**Exercise goal:** Quote the entries below from the line with "front_panel(crepe)" through the line with "from mathutils.bvhtree import BVHTree", both ends included, and only those lines.

* begin Material to process *

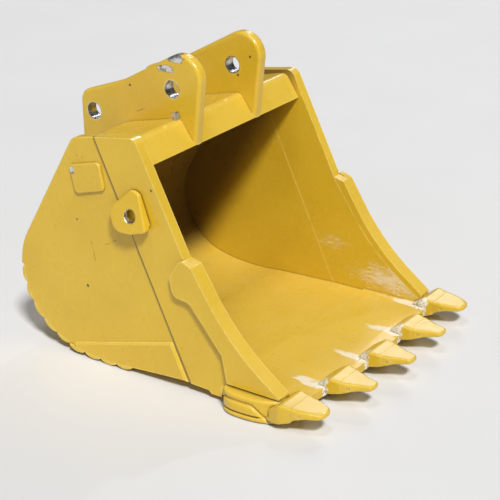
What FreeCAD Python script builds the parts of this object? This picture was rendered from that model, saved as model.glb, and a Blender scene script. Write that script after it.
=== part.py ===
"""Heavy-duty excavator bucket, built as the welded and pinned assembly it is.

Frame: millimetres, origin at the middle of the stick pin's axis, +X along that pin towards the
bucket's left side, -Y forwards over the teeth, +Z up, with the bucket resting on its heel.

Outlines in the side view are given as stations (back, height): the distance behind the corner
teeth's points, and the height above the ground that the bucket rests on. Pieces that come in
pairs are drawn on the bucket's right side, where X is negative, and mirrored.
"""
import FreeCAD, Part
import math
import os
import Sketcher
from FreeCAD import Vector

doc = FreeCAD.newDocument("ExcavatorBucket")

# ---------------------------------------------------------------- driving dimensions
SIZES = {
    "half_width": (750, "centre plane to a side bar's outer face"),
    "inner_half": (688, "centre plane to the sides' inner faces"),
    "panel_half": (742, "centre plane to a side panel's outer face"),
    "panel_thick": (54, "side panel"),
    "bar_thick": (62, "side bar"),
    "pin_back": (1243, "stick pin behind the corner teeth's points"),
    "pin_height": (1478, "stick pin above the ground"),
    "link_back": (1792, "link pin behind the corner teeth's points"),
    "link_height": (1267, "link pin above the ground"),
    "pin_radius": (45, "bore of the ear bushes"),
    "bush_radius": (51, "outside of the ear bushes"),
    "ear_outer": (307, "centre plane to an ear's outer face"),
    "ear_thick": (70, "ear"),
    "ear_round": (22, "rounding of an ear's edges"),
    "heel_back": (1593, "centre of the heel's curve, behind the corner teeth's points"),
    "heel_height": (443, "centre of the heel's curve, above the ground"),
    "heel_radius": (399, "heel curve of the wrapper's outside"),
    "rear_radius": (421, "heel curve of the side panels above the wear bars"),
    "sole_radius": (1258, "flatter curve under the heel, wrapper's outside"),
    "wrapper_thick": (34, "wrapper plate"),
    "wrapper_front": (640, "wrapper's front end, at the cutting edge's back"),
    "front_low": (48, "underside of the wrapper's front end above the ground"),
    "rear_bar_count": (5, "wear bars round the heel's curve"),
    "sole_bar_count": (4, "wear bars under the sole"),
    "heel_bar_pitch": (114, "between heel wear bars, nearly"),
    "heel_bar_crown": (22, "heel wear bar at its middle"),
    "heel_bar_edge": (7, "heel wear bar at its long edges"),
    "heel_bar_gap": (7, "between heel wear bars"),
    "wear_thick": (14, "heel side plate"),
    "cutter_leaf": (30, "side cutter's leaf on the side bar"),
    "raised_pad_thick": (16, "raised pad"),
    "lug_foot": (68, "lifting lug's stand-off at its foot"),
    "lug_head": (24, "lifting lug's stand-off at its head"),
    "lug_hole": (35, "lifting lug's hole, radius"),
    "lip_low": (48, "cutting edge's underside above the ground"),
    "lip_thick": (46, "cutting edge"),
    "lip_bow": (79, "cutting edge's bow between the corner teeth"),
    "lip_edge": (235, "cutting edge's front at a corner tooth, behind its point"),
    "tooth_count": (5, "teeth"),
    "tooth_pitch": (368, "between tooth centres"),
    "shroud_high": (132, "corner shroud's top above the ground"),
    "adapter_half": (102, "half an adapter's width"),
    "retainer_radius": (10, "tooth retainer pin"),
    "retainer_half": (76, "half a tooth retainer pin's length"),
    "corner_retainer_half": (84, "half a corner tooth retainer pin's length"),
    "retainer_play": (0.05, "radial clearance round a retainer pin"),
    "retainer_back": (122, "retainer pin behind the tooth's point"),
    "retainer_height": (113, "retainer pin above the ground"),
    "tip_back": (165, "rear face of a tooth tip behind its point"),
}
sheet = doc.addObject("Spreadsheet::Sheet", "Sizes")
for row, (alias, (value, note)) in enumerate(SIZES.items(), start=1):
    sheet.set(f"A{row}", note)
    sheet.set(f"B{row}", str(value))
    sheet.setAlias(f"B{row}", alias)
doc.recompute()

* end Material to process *
* begin Material to process *

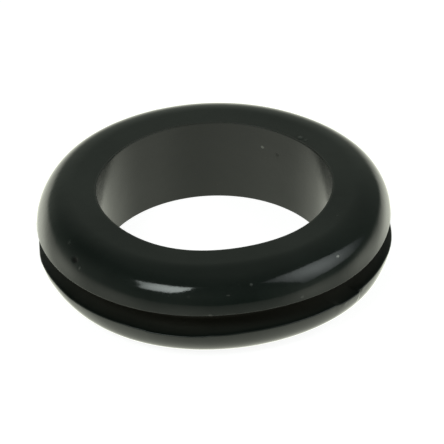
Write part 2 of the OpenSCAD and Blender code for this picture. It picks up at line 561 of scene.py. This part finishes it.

* end Material to process *
* begin Material to process *

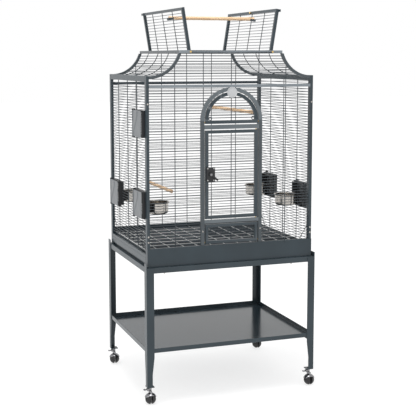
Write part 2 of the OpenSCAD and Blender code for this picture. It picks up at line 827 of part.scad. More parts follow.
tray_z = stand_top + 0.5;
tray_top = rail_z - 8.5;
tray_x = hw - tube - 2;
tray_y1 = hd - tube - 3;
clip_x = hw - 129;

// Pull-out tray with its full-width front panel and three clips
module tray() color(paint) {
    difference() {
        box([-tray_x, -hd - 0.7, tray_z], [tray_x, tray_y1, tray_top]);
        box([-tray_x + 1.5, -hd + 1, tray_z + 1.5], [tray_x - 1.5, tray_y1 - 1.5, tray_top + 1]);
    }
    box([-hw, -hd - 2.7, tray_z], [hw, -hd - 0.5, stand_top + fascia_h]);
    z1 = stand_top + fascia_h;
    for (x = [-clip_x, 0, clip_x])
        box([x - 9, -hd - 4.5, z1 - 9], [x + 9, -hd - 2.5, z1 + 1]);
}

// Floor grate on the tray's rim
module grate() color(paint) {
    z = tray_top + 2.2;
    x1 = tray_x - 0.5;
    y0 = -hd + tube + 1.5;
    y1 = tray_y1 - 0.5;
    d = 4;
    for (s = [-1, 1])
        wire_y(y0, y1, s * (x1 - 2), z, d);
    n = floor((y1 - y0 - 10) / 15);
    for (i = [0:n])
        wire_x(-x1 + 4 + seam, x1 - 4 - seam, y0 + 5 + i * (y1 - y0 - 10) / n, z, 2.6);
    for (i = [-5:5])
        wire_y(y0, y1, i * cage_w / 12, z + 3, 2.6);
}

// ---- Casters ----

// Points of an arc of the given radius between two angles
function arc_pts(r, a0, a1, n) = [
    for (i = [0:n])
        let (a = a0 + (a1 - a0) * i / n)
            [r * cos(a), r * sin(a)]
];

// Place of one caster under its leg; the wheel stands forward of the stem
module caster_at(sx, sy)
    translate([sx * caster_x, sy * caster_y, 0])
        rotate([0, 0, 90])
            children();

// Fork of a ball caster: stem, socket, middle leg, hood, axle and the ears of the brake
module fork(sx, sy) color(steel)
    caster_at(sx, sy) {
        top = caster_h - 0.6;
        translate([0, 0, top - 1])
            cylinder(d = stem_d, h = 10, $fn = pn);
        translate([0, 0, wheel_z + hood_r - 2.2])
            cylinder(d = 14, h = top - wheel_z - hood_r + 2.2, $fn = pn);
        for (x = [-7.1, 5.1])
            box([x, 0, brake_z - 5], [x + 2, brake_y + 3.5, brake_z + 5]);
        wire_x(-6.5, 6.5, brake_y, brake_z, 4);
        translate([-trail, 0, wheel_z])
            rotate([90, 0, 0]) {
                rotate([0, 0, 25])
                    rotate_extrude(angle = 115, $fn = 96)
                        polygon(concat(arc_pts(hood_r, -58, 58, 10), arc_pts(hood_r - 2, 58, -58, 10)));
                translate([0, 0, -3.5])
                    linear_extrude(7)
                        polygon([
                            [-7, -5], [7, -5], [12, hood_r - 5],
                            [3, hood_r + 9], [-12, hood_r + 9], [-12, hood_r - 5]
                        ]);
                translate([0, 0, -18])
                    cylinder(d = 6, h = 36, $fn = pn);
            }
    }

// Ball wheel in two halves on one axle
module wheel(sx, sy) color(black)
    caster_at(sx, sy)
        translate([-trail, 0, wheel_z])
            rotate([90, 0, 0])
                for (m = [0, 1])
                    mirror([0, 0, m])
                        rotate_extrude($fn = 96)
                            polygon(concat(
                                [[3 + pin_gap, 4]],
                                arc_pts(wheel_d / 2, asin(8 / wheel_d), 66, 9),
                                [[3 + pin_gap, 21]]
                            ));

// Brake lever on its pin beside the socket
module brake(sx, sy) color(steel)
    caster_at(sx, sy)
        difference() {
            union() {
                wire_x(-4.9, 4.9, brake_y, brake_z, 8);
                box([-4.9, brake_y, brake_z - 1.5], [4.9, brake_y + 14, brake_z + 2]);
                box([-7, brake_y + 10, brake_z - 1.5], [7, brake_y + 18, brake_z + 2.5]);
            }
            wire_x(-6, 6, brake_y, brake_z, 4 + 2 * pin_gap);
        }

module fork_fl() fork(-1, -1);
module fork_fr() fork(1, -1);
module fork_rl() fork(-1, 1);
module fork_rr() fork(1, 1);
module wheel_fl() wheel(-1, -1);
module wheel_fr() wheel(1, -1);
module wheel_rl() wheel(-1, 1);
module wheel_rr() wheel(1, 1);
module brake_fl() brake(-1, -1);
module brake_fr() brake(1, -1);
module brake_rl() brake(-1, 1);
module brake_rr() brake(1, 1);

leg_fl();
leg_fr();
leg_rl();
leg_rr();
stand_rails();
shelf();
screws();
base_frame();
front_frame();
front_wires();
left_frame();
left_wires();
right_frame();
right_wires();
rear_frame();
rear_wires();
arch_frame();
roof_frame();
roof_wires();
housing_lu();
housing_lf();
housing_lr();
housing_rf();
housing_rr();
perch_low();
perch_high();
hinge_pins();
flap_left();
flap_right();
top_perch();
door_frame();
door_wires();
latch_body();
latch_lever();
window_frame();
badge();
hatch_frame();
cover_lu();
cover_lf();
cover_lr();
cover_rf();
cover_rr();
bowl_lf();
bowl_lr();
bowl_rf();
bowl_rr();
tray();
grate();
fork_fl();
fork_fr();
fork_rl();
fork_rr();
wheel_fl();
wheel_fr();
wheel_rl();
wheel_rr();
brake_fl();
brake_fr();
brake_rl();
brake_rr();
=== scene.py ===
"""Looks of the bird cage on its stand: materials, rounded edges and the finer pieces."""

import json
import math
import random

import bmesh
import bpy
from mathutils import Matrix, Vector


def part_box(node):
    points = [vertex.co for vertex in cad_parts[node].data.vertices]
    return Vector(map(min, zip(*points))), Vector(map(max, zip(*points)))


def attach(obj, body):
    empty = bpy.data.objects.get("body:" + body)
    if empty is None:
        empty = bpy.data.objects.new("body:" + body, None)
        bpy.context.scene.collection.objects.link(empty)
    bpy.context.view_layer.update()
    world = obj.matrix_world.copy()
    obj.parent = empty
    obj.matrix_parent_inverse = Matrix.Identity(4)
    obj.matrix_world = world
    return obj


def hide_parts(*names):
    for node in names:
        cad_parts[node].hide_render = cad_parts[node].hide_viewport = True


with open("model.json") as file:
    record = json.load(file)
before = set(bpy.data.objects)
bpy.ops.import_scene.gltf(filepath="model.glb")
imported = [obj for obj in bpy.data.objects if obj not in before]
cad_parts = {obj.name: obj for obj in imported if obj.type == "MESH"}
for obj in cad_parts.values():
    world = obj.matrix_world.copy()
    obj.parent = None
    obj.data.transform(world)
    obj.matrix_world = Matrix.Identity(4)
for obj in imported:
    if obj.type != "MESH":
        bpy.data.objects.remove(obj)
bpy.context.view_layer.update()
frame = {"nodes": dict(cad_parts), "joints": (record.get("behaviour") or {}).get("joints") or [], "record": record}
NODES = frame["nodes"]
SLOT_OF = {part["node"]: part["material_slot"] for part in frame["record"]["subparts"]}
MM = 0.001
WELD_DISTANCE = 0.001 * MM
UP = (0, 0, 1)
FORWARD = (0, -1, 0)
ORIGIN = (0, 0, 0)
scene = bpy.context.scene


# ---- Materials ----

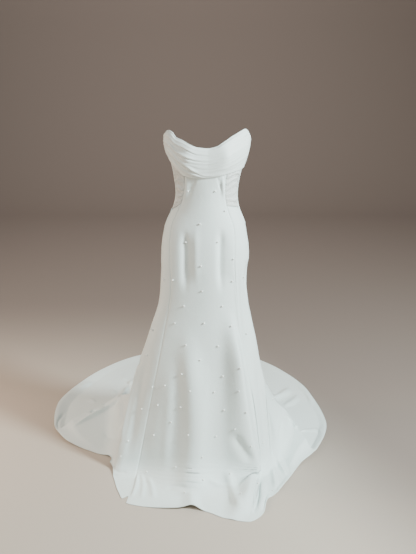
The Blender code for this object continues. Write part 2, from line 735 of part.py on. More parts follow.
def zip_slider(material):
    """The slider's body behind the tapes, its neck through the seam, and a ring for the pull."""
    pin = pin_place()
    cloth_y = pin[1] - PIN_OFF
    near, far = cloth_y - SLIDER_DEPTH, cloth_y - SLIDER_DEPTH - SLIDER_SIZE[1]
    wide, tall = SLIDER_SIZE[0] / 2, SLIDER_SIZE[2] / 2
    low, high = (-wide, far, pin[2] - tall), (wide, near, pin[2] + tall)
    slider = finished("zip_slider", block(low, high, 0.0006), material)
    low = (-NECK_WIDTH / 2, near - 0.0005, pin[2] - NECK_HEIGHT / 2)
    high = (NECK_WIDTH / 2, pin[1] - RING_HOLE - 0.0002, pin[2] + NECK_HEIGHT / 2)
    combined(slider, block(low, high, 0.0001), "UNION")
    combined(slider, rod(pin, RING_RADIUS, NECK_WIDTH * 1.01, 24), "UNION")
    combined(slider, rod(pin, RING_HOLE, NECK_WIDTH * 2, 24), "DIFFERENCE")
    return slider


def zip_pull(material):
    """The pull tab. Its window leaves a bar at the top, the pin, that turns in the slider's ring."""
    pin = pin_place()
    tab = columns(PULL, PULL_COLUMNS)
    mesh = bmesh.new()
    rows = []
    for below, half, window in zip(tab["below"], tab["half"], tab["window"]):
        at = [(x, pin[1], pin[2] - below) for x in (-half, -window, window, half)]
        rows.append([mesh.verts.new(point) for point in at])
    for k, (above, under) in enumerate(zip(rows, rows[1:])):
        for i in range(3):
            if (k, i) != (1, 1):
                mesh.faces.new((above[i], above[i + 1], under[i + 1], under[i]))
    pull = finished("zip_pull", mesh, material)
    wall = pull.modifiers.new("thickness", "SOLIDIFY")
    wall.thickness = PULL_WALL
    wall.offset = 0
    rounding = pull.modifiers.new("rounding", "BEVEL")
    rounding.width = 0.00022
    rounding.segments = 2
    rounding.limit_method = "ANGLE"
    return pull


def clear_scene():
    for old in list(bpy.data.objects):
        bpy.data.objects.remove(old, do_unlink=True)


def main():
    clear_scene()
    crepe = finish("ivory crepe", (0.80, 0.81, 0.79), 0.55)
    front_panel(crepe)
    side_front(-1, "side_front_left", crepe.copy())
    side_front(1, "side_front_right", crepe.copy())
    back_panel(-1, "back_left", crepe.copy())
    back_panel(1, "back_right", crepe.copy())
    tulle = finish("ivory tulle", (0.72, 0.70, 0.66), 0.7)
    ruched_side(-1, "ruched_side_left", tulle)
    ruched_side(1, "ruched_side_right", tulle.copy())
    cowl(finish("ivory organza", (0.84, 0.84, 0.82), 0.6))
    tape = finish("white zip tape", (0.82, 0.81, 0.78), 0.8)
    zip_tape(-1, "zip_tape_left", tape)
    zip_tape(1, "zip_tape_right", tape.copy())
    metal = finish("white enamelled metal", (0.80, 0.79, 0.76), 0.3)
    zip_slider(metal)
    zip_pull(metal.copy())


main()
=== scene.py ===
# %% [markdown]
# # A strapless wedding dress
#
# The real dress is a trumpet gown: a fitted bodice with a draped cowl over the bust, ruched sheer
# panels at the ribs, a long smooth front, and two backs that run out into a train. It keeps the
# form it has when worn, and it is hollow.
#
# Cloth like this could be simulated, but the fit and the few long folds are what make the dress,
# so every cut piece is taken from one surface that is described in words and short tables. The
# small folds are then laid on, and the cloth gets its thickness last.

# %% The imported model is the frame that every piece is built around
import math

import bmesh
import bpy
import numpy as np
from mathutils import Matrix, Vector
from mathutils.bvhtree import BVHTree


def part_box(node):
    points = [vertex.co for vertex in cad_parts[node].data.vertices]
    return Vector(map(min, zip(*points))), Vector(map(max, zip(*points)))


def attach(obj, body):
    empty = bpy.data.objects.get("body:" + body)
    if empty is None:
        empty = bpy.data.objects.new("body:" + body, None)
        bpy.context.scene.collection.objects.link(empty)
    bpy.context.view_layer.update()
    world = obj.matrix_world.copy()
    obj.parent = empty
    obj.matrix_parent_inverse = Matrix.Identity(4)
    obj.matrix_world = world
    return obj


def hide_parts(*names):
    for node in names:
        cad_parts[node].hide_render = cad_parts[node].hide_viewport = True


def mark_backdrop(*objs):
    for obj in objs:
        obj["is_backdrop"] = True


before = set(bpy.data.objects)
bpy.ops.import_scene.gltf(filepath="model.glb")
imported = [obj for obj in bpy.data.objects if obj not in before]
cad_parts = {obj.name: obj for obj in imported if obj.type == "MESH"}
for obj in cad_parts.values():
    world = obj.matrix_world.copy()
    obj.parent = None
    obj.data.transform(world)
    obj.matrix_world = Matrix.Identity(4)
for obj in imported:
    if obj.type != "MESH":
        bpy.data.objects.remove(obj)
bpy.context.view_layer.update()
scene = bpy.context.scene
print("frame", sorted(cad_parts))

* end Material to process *

**Right answer:**
    front_panel(crepe)
    side_front(-1, "side_front_left", crepe.copy())
    side_front(1, "side_front_right", crepe.copy())
    back_panel(-1, "back_left", crepe.copy())
    back_panel(1, "back_right", crepe.copy())
    tulle = finish("ivory tulle", (0.72, 0.70, 0.66), 0.7)
    ruched_side(-1, "ruched_side_left", tulle)
    ruched_side(1, "ruched_side_right", tulle.copy())
    cowl(finish("ivory organza", (0.84, 0.84, 0.82), 0.6))
    tape = finish("white zip tape", (0.82, 0.81, 0.78), 0.8)
    zip_tape(-1, "zip_tape_left", tape)
    zip_tape(1, "zip_tape_right", tape.copy())
    metal = finish("white enamelled metal", (0.80, 0.79, 0.76), 0.3)
    zip_slider(metal)
    zip_pull(metal.copy())


main()
=== scene.py ===
# %% [markdown]
# # A strapless wedding dress
#
# The real dress is a trumpet gown: a fitted bodice with a draped cowl over the bust, ruched sheer
# panels at the ribs, a long smooth front, and two backs that run out into a train. It keeps the
# form it has when worn, and it is hollow.
#
# Cloth like this could be simulated, but the fit and the few long folds are what make the dress,
# so every cut piece is taken from one surface that is described in words and short tables. The
# small folds are then laid on, and the cloth gets its thickness last.

# %% The imported model is the frame that every piece is built around
import math

import bmesh
import bpy
import numpy as np
from mathutils import Matrix, Vector
from mathutils.bvhtree import BVHTree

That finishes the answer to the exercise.